=== Task objective ===
Gather the lines from the material that contain "bodies".

>> begin Records for this exercise

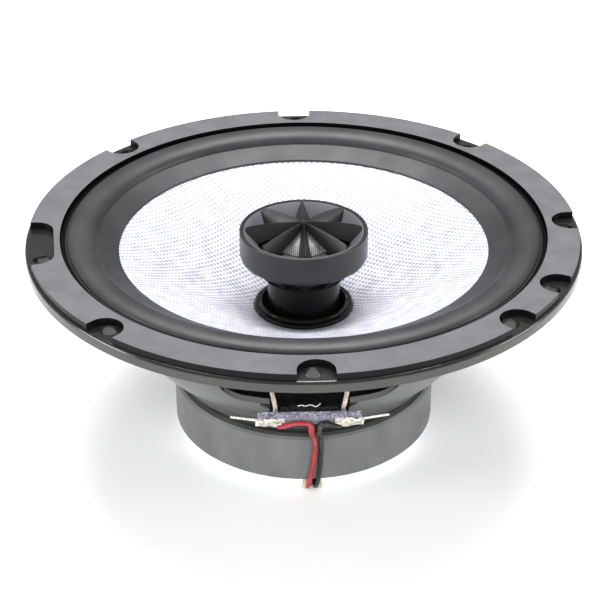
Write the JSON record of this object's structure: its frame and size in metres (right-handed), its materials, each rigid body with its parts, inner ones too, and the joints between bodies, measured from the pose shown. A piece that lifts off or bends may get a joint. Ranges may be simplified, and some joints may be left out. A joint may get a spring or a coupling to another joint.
{
  "type": "coaxial car speaker",
  "caption": "Round coaxial car speaker: black pressed steel basket, notched mounting ring, woven white cone on a rubber surround, and a dome tweeter under a ribbed guard on a stem.",
  "frame": {"origin": "centre of the back plate's underside, on the speaker's axis", "axes": "+Z along the axis towards the listener, -Y towards the terminals, +X to the right when seen from the terminals"},
  "size_m": [0.165, 0.165, 0.0693],
  "materials": {
    "basket_black": "gloss black paint",
    "ring_grey": "matte",
    "rubber": "satin",
    "cone_weave": "woven glass fibre, satin",
    "spider_cloth": "resin-dipped black cloth",
    "former_film": "satin",
    "copper": "enamelled wire",
    "black_adhesive": "gloss",
    "plate_steel": "dark plated",
    "ferrite": "ground satin",
    "zinc_steel": "zinc plated",
    "tweeter_plastic": "satin",
    "stem_plastic": "gloss",
    "dome_cloth": "coated weave",
    "roll_cloth": "coated",
    "board_laminate": "speckled laminate",
    "tinned_brass": "tinned",
    "solder": "lumpy",
    "tinsel": "braided",
    "red_insulation": "satin",
    "red_sleeve": "satin",
    "black_insulation": "satin",
    "capacitor_black": "gloss sleeve",
    "beige_glue": "satin"
  },
  "bodies": {
    "chassis": {"basket": "basket_black", "mounting_ring": "ring_grey", "top_plate": "plate_steel", "magnet": "ferrite", "yoke": "zinc_steel", "basket_rivets": "zinc_steel", "stem": "stem_plastic", "stem_nut": "zinc_steel", "tweeter_housing": "tweeter_plastic", "tweeter_guard": "tweeter_plastic", "tweeter_cup": "zinc_steel", "tweeter_magnet": "zinc_steel", "tweeter_pole_plate": "zinc_steel", "tweeter_frame_ring": "stem_plastic", "terminal_board": "board_laminate", "board_rivets": "tinned_brass", "lug_positive": "tinned_brass", "lug_negative": "tinned_brass", "solder_joints": "solder", "tinsel_lead_left": "tinsel", "tinsel_lead_right": "tinsel", "capacitor": "capacitor_black", "wire_red": "red_insulation", "wire_black": "black_insulation", "wire_sleeve": "red_sleeve", "wire_adhesive": "beige_glue"},
    "cone_assembly": {"surround": "rubber", "spider": "spider_cloth", "cone": "cone_weave", "coil_former": "former_film", "coil_winding": "copper", "neck_adhesive": "black_adhesive"},
    "tweeter_diaphragm": {"tweeter_dome": "dome_cloth", "tweeter_dome_roll": "roll_cloth", "tweeter_coil": "copper"}
  },
  "joints": [
    {"name": "cone_travel", "type": "slide", "parent": "chassis", "child": "cone_assembly", "axis": [0, 0, 1], "range_m": [-0.004, 0.004], "stiffness_N_per_m": 2000, "deforming": ["surround", "spider", "tinsel_lead_left", "tinsel_lead_right"]},
    {"name": "tweeter_travel", "type": "slide", "parent": "chassis", "child": "tweeter_diaphragm", "axis": [0, 0, 1], "range_m": [-0.0003, 0.0003], "stiffness_N_per_m": 500, "deforming": ["tweeter_dome_roll"]}
  ]
}
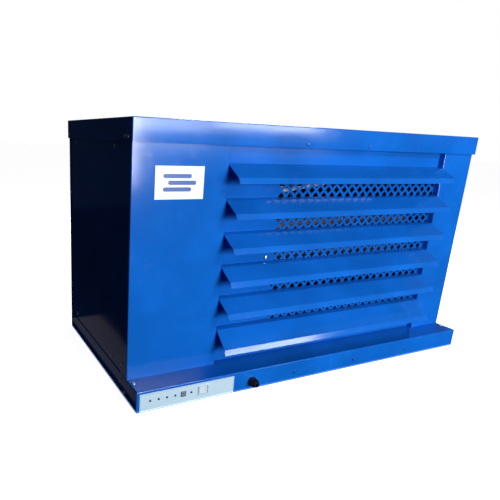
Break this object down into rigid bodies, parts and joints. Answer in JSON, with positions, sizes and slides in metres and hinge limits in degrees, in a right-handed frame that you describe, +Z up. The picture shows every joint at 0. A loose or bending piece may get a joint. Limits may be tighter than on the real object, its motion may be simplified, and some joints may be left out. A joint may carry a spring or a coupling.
{
  "type": "refrigerated air dryer",
  "caption": "Low sheet-steel cabinet on a tray base: louvred intake over a perforated grille, control strip with rocker switch, refrigeration circuit inside, air ports at the rear.",
  "frame": {"origin": "centre of the base underside, on the floor", "axes": "+X to the right along the front, -Y faces the front (louvres), +Z up"},
  "size_m": [1.0088, 0.552, 0.585],
  "materials": {
    "blue_paint": "gloss powder coat",
    "galvanised": "galvanised sheet",
    "black_wire": "gloss coated wire",
    "badge_face": "gloss printed plate",
    "strip_face": "satin anodised",
    "board_green": "solder mask",
    "lamp_lens": "tinted lens",
    "button_cap": "satin",
    "switch_housing": "satin",
    "switch_rocker": "gloss",
    "gland_nylon": "moulded nylon",
    "zinc_screw": "bright zinc",
    "black_paint": "semi-gloss enamel",
    "grommet_rubber": "matt",
    "fin_black": "black coated fins",
    "copper": "drawn copper",
    "motor_casting": "die cast",
    "fan_plastic": "glass-filled nylon",
    "exchanger_gold": "copper-coloured shell",
    "brass_fitting": "turned brass",
    "white_plastic": "satin",
    "lever_red": "dipped vinyl",
    "coil_black": "moulded",
    "knob_grey": "moulded"
  },
  "bodies": {
    "cabinet": {"air_inlet_pipe": "galvanised", "air_outlet_pipe": "galvanised", "badge_plate": "badge_face", "base_flanges": "blue_paint", "base_screws": "zinc_screw", "base_tray": "blue_paint", "compressor_grommets": "grommet_rubber", "compressor_plate": "black_paint", "compressor_shell": "black_paint", "condenser_bends": "copper", "condenser_fins": "fin_black", "condenser_plates": "galvanised", "control_board": "board_green", "control_strip": "strip_face", "drain_ball_valve": "brass_fitting", "drain_solenoid": "coil_black", "drain_spigot": "brass_fitting", "drain_timer": "coil_black", "drain_tubes": "white_plastic", "exchanger_heads": "exchanger_gold", "exchanger_saddles": "galvanised", "exchanger_shell": "exchanger_gold", "fan_conduit": "white_plastic", "fan_guard": "black_wire", "fan_motor": "motor_casting", "fan_motor_bracket": "galvanised", "fan_shroud": "black_paint", "filter_drier": "copper", "front_left_panel": "blue_paint", "front_right_post": "blue_paint", "gland_body": "gland_nylon", "gland_locknut": "gland_nylon", "gland_nut": "gland_nylon", "grille": "blue_paint", "left_side_panel": "blue_paint", "lid": "blue_paint", "lid_screws": "zinc_screw", "louvre_back_panel": "blue_paint", "louvre_blade_1": "blue_paint", "louvre_blade_2": "blue_paint", "louvre_blade_3": "blue_paint", "louvre_blade_4": "blue_paint", "louvre_blade_5": "blue_paint", "louvre_blade_6": "blue_paint", "panel_rails": "galvanised", "panel_screws": "zinc_screw", "port_couplings": "brass_fitting", "rear_panel": "blue_paint", "refrigerant_lines": "copper", "right_side_panel": "blue_paint", "separator_bowl": "black_paint", "separator_head": "motor_casting", "status_lamps": "lamp_lens", "switch_housing": "switch_housing"},
    "fan": {"fan_rotor": "fan_plastic"},
    "rocker": {"rocker_switch": "switch_rocker"},
    "button": {"test_button": "button_cap"},
    "lever": {"drain_valve_lever": "lever_red"},
    "interval": {"interval_knob": "knob_grey"},
    "opening": {"opening_knob": "knob_grey"}
  },
  "joints": [
    {"name": "fan_spin", "type": "hinge", "parent": "cabinet", "child": "fan", "pos_m": [0.265, 0.14, 0.26], "axis": [0, 1, 0], "continuous": true},
    {"name": "switch_rock", "type": "hinge", "parent": "cabinet", "child": "rocker", "pos_m": [-0.3425, -0.2518, 0.0243], "axis": [0, 0, 1], "range_deg": [0, 16]},
    {"name": "test_press", "type": "slide", "parent": "cabinet", "child": "button", "axis": [0, 1, 0], "range_m": [0, 0.0015], "stiffness_N_per_m": 400, "springref_m": -0.0005},
    {"name": "drain_lever_turn", "type": "hinge", "parent": "cabinet", "child": "lever", "pos_m": [-0.3, -0.083, 0.09], "axis": [0, 0, 1], "range_deg": [0, 90]},
    {"name": "interval_turn", "type": "hinge", "parent": "cabinet", "child": "interval", "pos_m": [-0.357, -0.083, 0.165], "axis": [0, 0, 1], "range_deg": [-135, 135]},
    {"name": "opening_turn", "type": "hinge", "parent": "cabinet", "child": "opening", "pos_m": [-0.333, -0.083, 0.165], "axis": [0, 0, 1], "range_deg": [-135, 135]}
  ]
}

>> end Records for this exercise

=== Task response ===
Write the JSON record of this object's structure: its frame and size in metres (right-handed), its materials, each rigid body with its parts, inner ones too, and the joints between bodies, measured from the pose shown. A piece that lifts off or bends may get a joint. Ranges may be simplified, and some joints may be left out. A joint may get a spring or a coupling to another joint.
  "bodies": {
Break this object down into rigid bodies, parts and joints. Answer in JSON, with positions, sizes and slides in metres and hinge limits in degrees, in a right-handed frame that you describe, +Z up. The picture shows every joint at 0. A loose or bending piece may get a joint. Limits may be tighter than on the real object, its motion may be simplified, and some joints may be left out. A joint may carry a spring or a coupling.
  "bodies": {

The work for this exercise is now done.